Start Data segment

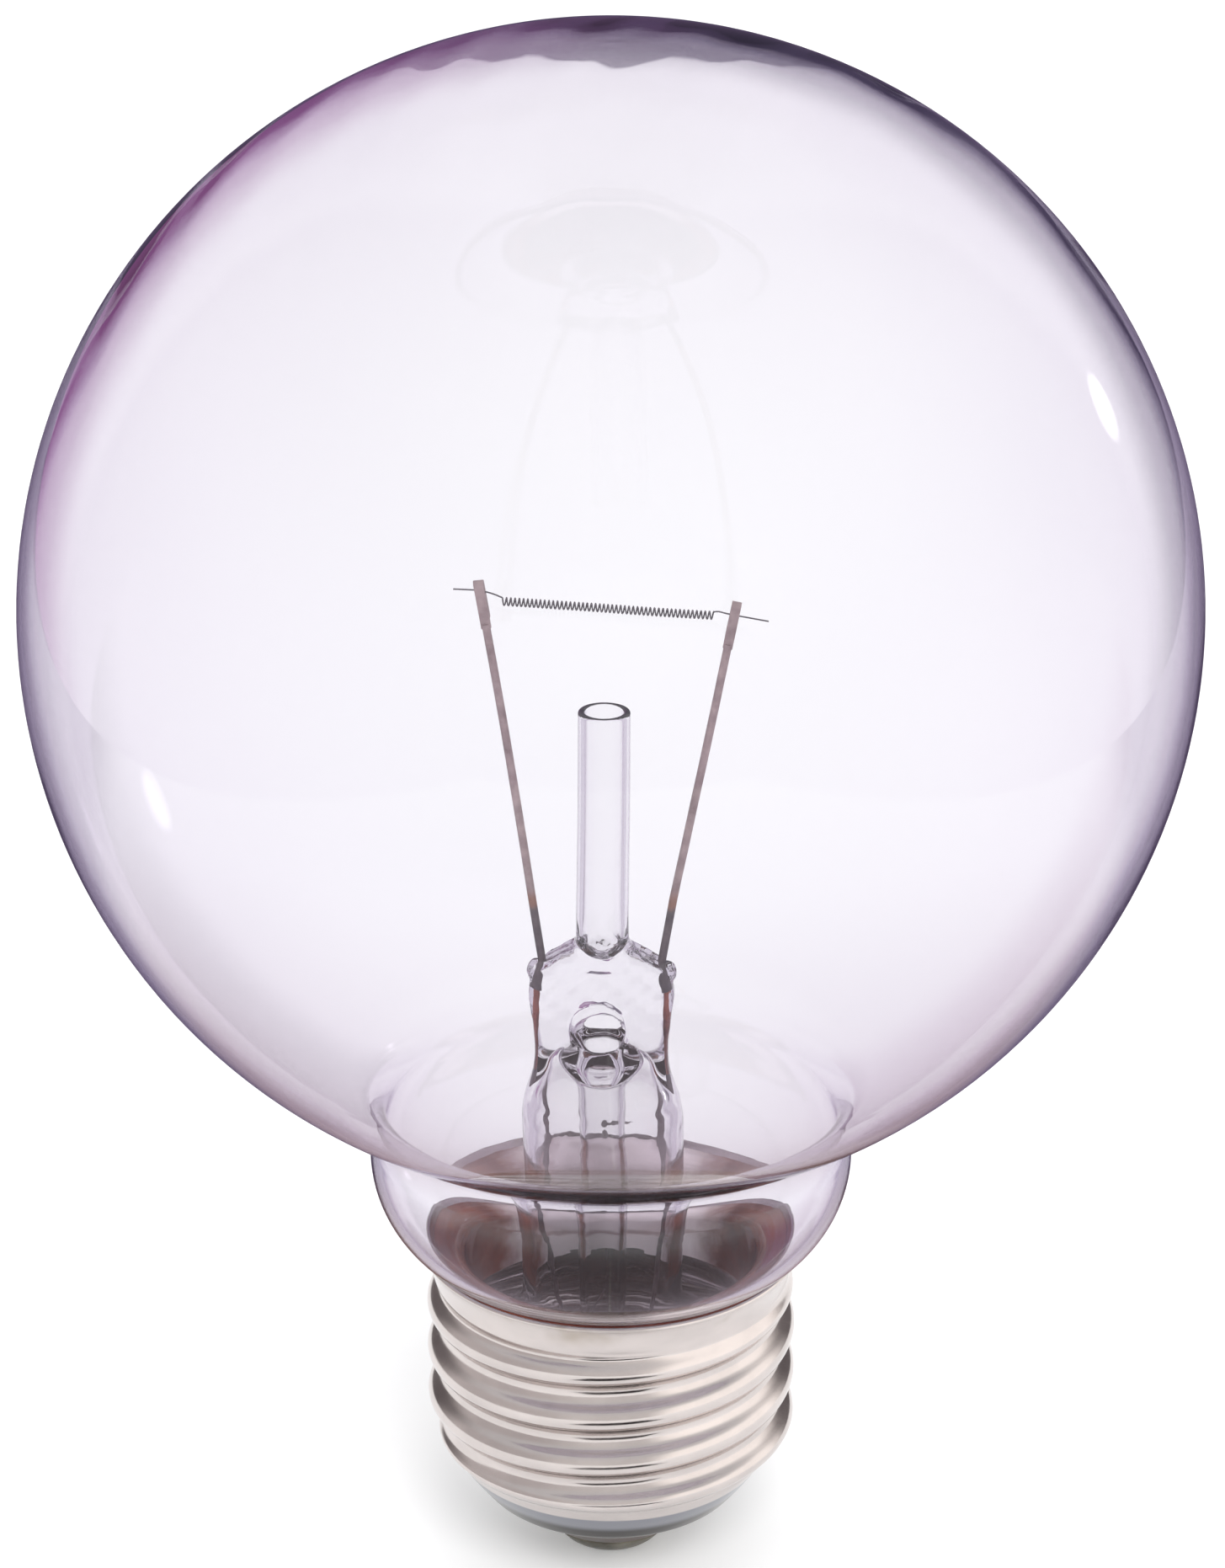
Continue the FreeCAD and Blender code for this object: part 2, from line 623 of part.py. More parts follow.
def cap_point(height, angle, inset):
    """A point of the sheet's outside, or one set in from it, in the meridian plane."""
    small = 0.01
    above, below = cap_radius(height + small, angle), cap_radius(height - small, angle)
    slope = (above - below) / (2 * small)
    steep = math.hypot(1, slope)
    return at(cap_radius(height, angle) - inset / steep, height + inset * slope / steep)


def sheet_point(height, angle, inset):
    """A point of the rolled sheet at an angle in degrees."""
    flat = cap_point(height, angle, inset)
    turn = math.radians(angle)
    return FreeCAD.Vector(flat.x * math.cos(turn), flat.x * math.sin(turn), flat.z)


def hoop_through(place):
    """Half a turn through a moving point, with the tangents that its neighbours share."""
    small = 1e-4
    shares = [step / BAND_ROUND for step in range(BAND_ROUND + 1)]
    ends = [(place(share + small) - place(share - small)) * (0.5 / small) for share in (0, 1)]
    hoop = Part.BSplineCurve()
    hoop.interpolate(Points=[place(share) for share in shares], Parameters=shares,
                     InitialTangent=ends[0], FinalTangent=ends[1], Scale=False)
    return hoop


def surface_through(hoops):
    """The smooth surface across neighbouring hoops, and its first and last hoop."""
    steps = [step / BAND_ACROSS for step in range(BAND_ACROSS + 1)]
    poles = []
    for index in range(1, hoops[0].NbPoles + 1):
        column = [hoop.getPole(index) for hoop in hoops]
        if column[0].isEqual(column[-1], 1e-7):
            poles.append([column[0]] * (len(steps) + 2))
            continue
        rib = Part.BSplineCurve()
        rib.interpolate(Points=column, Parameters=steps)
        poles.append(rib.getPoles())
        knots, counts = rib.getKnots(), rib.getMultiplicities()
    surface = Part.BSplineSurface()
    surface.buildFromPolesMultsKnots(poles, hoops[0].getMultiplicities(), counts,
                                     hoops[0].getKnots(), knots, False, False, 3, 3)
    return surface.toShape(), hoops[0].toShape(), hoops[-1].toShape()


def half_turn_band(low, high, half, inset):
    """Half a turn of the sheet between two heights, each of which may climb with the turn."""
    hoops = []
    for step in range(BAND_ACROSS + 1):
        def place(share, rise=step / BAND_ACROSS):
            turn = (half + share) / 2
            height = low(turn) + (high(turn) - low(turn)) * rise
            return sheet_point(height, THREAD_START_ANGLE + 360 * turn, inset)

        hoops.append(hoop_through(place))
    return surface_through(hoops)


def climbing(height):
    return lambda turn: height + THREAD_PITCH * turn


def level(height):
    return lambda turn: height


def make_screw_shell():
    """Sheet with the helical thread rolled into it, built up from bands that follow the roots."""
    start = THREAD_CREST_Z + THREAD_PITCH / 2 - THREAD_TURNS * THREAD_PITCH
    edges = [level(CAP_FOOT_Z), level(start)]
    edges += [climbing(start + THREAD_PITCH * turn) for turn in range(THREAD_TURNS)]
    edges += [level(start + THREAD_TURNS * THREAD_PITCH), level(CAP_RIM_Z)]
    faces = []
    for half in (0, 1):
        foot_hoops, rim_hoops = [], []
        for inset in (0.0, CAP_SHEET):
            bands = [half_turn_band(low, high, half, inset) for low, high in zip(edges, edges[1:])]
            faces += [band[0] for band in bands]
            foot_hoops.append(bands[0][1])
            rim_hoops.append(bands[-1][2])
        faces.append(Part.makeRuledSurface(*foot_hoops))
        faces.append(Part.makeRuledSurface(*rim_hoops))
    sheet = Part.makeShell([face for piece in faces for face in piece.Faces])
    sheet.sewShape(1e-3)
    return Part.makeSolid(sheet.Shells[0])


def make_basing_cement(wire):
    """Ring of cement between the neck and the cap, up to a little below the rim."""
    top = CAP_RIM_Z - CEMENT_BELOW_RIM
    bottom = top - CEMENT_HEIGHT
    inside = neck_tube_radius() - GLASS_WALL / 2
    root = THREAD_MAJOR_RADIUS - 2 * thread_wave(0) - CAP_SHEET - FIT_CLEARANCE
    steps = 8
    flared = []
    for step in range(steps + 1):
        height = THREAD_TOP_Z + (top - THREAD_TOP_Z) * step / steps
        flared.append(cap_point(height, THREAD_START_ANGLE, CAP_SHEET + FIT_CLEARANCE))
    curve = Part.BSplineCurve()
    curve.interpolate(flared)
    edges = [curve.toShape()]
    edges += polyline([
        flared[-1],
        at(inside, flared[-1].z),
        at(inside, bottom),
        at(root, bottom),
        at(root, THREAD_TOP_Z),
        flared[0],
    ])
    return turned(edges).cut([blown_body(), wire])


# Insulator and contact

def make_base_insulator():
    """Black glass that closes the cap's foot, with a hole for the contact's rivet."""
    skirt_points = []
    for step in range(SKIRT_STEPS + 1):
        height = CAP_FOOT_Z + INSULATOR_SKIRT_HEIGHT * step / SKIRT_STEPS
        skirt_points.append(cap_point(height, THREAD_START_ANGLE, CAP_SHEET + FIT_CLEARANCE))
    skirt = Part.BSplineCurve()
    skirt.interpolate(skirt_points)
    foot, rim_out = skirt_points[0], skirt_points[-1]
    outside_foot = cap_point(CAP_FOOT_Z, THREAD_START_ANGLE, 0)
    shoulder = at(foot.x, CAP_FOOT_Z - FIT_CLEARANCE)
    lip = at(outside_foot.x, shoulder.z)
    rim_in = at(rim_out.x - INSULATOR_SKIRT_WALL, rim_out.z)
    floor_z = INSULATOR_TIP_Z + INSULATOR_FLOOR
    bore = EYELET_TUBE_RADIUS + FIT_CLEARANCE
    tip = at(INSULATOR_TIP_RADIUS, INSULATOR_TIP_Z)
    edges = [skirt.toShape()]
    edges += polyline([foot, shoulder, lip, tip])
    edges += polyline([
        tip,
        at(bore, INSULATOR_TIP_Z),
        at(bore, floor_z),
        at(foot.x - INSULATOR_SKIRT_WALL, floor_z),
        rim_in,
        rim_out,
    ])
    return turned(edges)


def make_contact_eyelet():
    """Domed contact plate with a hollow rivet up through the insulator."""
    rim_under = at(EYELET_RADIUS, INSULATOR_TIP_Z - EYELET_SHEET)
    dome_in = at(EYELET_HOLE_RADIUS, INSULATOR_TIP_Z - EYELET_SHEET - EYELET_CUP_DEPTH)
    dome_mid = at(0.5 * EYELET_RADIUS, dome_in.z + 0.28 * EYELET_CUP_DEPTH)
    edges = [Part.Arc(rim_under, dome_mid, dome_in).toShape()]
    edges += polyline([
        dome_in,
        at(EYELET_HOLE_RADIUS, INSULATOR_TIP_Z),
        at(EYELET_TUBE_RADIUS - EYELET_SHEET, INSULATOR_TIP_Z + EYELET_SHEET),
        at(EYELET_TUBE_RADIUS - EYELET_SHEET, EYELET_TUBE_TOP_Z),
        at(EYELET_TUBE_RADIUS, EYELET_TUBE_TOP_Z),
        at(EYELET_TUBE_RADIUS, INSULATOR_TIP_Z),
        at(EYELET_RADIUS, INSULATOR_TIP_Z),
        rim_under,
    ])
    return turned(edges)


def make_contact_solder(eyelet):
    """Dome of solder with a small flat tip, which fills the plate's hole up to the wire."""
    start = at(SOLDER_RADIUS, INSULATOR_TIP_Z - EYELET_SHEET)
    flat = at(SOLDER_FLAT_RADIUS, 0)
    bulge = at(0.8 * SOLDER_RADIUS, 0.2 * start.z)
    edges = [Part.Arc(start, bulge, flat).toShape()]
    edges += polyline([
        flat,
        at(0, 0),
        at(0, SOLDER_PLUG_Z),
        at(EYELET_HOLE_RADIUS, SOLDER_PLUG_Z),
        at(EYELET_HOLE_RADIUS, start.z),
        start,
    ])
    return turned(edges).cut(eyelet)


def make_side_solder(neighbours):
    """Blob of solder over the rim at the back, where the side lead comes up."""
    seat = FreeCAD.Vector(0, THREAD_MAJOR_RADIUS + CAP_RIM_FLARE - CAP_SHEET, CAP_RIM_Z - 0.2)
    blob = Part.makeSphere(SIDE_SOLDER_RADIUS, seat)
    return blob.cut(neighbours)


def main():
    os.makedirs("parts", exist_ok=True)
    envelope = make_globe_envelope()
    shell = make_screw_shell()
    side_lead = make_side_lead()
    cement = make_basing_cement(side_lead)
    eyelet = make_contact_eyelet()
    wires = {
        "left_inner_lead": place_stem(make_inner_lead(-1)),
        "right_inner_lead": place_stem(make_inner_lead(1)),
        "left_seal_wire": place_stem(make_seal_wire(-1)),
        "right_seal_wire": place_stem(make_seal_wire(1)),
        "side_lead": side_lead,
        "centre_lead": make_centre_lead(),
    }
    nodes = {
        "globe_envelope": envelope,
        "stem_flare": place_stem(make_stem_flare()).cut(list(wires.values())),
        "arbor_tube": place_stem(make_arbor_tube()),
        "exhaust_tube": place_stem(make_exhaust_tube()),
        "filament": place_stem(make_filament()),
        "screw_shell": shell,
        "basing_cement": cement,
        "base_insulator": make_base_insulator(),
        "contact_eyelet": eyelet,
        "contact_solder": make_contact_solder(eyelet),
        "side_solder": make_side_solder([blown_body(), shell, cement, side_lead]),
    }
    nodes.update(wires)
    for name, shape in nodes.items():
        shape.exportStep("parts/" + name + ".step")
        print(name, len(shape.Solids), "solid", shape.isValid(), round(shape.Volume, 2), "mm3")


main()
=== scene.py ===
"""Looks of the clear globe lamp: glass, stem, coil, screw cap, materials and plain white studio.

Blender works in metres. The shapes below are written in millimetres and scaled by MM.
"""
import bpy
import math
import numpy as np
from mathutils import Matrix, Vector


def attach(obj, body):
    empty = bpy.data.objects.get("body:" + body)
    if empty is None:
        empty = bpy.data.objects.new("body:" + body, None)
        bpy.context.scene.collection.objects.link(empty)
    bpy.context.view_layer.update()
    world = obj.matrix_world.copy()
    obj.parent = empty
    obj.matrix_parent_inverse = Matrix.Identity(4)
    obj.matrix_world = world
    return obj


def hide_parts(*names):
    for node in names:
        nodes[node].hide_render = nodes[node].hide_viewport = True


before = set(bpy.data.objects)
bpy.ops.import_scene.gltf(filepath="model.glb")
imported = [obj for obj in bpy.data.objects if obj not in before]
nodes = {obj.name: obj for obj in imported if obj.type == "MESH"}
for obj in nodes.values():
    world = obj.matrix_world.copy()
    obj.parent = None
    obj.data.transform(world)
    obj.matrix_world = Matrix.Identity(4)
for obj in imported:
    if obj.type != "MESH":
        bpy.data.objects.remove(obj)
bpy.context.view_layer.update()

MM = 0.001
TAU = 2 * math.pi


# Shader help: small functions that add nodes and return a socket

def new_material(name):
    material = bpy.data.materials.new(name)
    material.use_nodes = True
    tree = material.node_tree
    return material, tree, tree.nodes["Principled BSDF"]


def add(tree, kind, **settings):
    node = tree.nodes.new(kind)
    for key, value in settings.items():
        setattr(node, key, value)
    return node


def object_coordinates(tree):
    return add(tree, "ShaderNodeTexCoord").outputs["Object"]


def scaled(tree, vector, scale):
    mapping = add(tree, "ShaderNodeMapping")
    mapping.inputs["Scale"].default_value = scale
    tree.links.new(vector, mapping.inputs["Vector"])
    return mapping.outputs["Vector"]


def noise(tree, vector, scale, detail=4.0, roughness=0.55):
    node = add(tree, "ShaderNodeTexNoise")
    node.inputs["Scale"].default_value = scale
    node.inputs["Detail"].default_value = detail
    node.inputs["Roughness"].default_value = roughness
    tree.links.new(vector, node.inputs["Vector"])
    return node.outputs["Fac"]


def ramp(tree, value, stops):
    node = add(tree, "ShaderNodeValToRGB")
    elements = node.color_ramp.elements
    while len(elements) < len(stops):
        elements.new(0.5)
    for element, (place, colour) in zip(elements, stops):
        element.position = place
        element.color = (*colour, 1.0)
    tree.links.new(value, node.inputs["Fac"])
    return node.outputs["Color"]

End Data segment

_Requirement_
Of the lines above, retype only those from the line containing "nodes.update(wires)" through the line containing "TAU = 2 * math.pi", including both, exactly.

_Result of this task_
    nodes.update(wires)
    for name, shape in nodes.items():
        shape.exportStep("parts/" + name + ".step")
        print(name, len(shape.Solids), "solid", shape.isValid(), round(shape.Volume, 2), "mm3")


main()
=== scene.py ===
"""Looks of the clear globe lamp: glass, stem, coil, screw cap, materials and plain white studio.

Blender works in metres. The shapes below are written in millimetres and scaled by MM.
"""
import bpy
import math
import numpy as np
from mathutils import Matrix, Vector


def attach(obj, body):
    empty = bpy.data.objects.get("body:" + body)
    if empty is None:
        empty = bpy.data.objects.new("body:" + body, None)
        bpy.context.scene.collection.objects.link(empty)
    bpy.context.view_layer.update()
    world = obj.matrix_world.copy()
    obj.parent = empty
    obj.matrix_parent_inverse = Matrix.Identity(4)
    obj.matrix_world = world
    return obj


def hide_parts(*names):
    for node in names:
        nodes[node].hide_render = nodes[node].hide_viewport = True


before = set(bpy.data.objects)
bpy.ops.import_scene.gltf(filepath="model.glb")
imported = [obj for obj in bpy.data.objects if obj not in before]
nodes = {obj.name: obj for obj in imported if obj.type == "MESH"}
for obj in nodes.values():
    world = obj.matrix_world.copy()
    obj.parent = None
    obj.data.transform(world)
    obj.matrix_world = Matrix.Identity(4)
for obj in imported:
    if obj.type != "MESH":
        bpy.data.objects.remove(obj)
bpy.context.view_layer.update()

MM = 0.001
TAU = 2 * math.pi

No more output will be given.